-- start Dataset records --

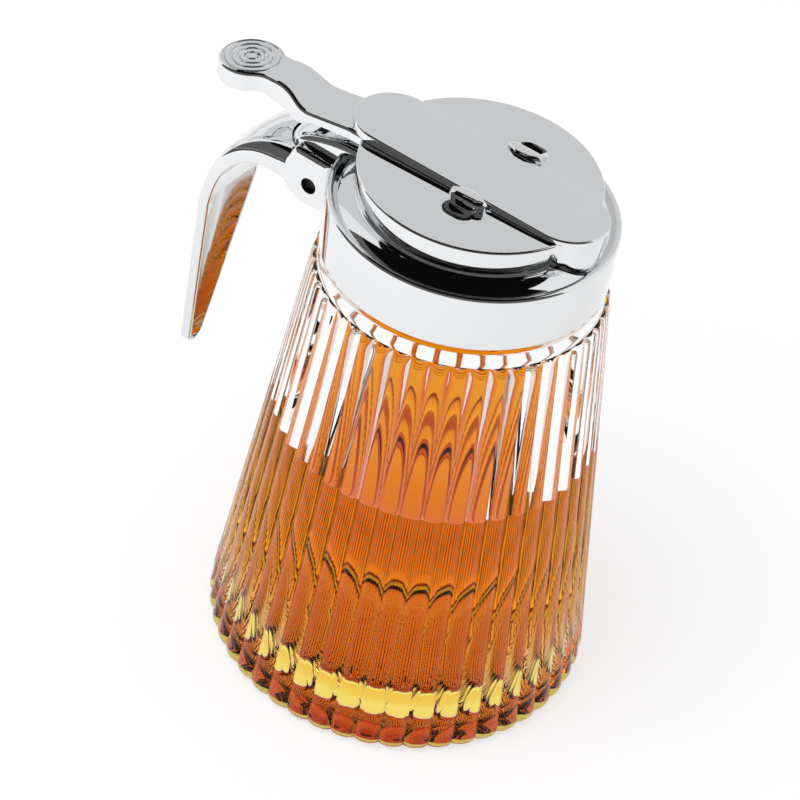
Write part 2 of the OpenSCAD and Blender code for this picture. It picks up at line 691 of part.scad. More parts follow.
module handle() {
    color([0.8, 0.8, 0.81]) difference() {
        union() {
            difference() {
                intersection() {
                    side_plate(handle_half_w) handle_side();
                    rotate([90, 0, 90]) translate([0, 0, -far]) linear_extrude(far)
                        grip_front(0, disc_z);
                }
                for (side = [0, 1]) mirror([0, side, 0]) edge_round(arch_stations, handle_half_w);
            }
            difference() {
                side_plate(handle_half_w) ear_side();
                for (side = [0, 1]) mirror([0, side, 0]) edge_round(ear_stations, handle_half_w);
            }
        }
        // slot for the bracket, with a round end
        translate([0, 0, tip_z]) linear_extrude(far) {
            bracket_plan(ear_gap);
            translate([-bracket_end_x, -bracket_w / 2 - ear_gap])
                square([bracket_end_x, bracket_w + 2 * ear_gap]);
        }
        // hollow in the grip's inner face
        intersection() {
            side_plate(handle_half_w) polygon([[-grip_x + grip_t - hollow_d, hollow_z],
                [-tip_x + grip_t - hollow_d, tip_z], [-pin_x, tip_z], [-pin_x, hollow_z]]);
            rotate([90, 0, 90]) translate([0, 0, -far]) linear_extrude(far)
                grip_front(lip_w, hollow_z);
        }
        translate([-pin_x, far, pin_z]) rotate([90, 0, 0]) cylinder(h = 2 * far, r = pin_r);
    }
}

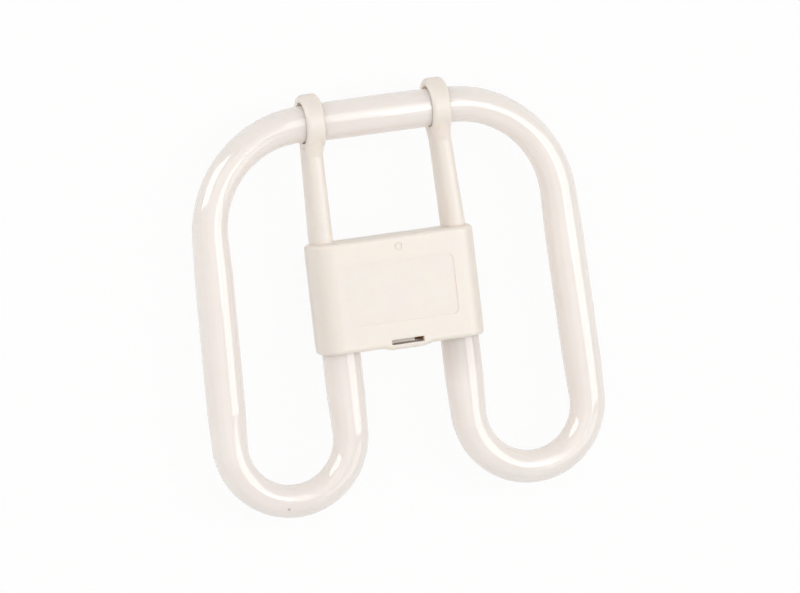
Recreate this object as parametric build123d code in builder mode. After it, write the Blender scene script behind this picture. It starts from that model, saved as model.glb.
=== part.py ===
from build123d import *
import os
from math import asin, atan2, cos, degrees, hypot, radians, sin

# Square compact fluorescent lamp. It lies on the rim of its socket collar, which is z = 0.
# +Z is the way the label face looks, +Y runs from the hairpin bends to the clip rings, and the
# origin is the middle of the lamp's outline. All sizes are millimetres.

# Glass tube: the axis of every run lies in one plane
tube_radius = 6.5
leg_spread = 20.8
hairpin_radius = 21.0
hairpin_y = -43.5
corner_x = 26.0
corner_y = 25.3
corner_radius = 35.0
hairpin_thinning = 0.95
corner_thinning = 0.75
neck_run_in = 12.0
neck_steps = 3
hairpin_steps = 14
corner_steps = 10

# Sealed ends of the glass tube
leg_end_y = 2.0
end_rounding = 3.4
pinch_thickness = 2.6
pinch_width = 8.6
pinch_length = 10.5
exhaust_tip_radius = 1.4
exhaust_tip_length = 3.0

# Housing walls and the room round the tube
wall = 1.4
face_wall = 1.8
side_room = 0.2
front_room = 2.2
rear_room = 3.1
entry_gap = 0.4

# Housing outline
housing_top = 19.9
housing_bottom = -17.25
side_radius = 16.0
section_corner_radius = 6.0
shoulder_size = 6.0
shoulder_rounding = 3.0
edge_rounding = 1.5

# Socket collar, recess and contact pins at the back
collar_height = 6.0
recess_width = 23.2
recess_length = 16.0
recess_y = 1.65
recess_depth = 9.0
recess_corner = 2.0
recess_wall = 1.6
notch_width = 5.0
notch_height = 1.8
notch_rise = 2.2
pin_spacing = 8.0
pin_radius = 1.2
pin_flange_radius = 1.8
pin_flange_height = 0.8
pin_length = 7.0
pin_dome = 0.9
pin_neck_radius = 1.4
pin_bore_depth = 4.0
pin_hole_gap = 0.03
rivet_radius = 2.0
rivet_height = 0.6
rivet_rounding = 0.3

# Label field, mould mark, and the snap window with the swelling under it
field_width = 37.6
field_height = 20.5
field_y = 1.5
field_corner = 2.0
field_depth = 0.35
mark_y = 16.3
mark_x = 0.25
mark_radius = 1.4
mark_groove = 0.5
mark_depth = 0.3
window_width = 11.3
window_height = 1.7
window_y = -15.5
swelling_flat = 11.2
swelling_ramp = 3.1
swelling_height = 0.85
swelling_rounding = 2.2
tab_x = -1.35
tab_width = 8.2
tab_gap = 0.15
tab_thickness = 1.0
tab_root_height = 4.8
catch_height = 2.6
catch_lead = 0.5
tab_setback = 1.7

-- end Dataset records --

Problem to work on | Output the full listing exactly as it stands.

Complete response |
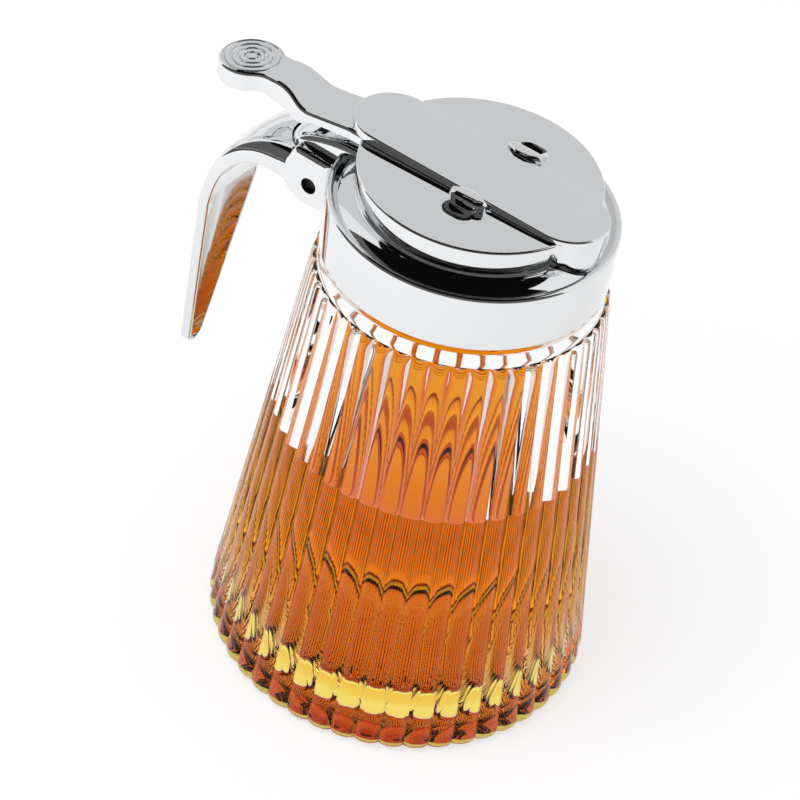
Write part 2 of the OpenSCAD and Blender code for this picture. It picks up at line 691 of part.scad. More parts follow.
module handle() {
    color([0.8, 0.8, 0.81]) difference() {
        union() {
            difference() {
                intersection() {
                    side_plate(handle_half_w) handle_side();
                    rotate([90, 0, 90]) translate([0, 0, -far]) linear_extrude(far)
                        grip_front(0, disc_z);
                }
                for (side = [0, 1]) mirror([0, side, 0]) edge_round(arch_stations, handle_half_w);
            }
            difference() {
                side_plate(handle_half_w) ear_side();
                for (side = [0, 1]) mirror([0, side, 0]) edge_round(ear_stations, handle_half_w);
            }
        }
        // slot for the bracket, with a round end
        translate([0, 0, tip_z]) linear_extrude(far) {
            bracket_plan(ear_gap);
            translate([-bracket_end_x, -bracket_w / 2 - ear_gap])
                square([bracket_end_x, bracket_w + 2 * ear_gap]);
        }
        // hollow in the grip's inner face
        intersection() {
            side_plate(handle_half_w) polygon([[-grip_x + grip_t - hollow_d, hollow_z],
                [-tip_x + grip_t - hollow_d, tip_z], [-pin_x, tip_z], [-pin_x, hollow_z]]);
            rotate([90, 0, 90]) translate([0, 0, -far]) linear_extrude(far)
                grip_front(lip_w, hollow_z);
        }
        translate([-pin_x, far, pin_z]) rotate([90, 0, 0]) cylinder(h = 2 * far, r = pin_r);
    }
}

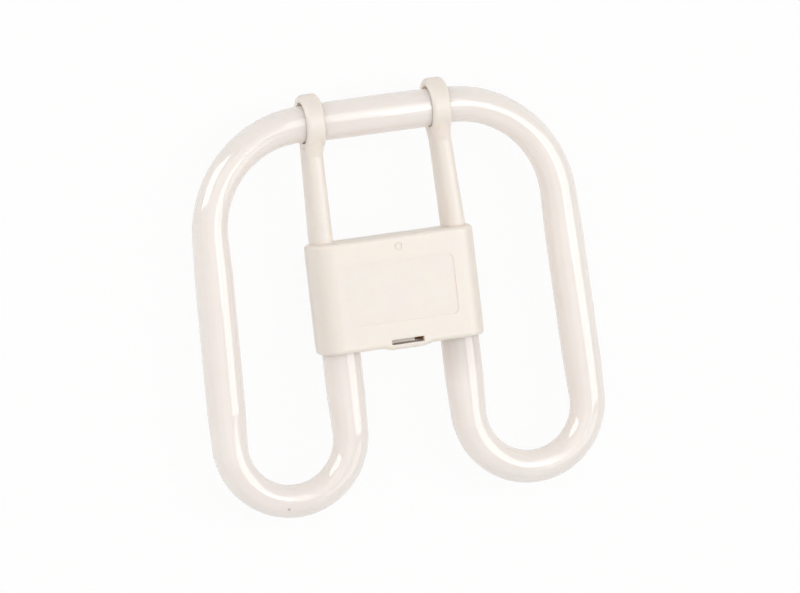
Recreate this object as parametric build123d code in builder mode. After it, write the Blender scene script behind this picture. It starts from that model, saved as model.glb.
=== part.py ===
from build123d import *
import os
from math import asin, atan2, cos, degrees, hypot, radians, sin

# Square compact fluorescent lamp. It lies on the rim of its socket collar, which is z = 0.
# +Z is the way the label face looks, +Y runs from the hairpin bends to the clip rings, and the
# origin is the middle of the lamp's outline. All sizes are millimetres.

# Glass tube: the axis of every run lies in one plane
tube_radius = 6.5
leg_spread = 20.8
hairpin_radius = 21.0
hairpin_y = -43.5
corner_x = 26.0
corner_y = 25.3
corner_radius = 35.0
hairpin_thinning = 0.95
corner_thinning = 0.75
neck_run_in = 12.0
neck_steps = 3
hairpin_steps = 14
corner_steps = 10

# Sealed ends of the glass tube
leg_end_y = 2.0
end_rounding = 3.4
pinch_thickness = 2.6
pinch_width = 8.6
pinch_length = 10.5
exhaust_tip_radius = 1.4
exhaust_tip_length = 3.0

# Housing walls and the room round the tube
wall = 1.4
face_wall = 1.8
side_room = 0.2
front_room = 2.2
rear_room = 3.1
entry_gap = 0.4

# Housing outline
housing_top = 19.9
housing_bottom = -17.25
side_radius = 16.0
section_corner_radius = 6.0
shoulder_size = 6.0
shoulder_rounding = 3.0
edge_rounding = 1.5

# Socket collar, recess and contact pins at the back
collar_height = 6.0
recess_width = 23.2
recess_length = 16.0
recess_y = 1.65
recess_depth = 9.0
recess_corner = 2.0
recess_wall = 1.6
notch_width = 5.0
notch_height = 1.8
notch_rise = 2.2
pin_spacing = 8.0
pin_radius = 1.2
pin_flange_radius = 1.8
pin_flange_height = 0.8
pin_length = 7.0
pin_dome = 0.9
pin_neck_radius = 1.4
pin_bore_depth = 4.0
pin_hole_gap = 0.03
rivet_radius = 2.0
rivet_height = 0.6
rivet_rounding = 0.3

# Label field, mould mark, and the snap window with the swelling under it
field_width = 37.6
field_height = 20.5
field_y = 1.5
field_corner = 2.0
field_depth = 0.35
mark_y = 16.3
mark_x = 0.25
mark_radius = 1.4
mark_groove = 0.5
mark_depth = 0.3
window_width = 11.3
window_height = 1.7
window_y = -15.5
swelling_flat = 11.2
swelling_ramp = 3.1
swelling_height = 0.85
swelling_rounding = 2.2
tab_x = -1.35
tab_width = 8.2
tab_gap = 0.15
tab_thickness = 1.0
tab_root_height = 4.8
catch_height = 2.6
catch_lead = 0.5
tab_setback = 1.7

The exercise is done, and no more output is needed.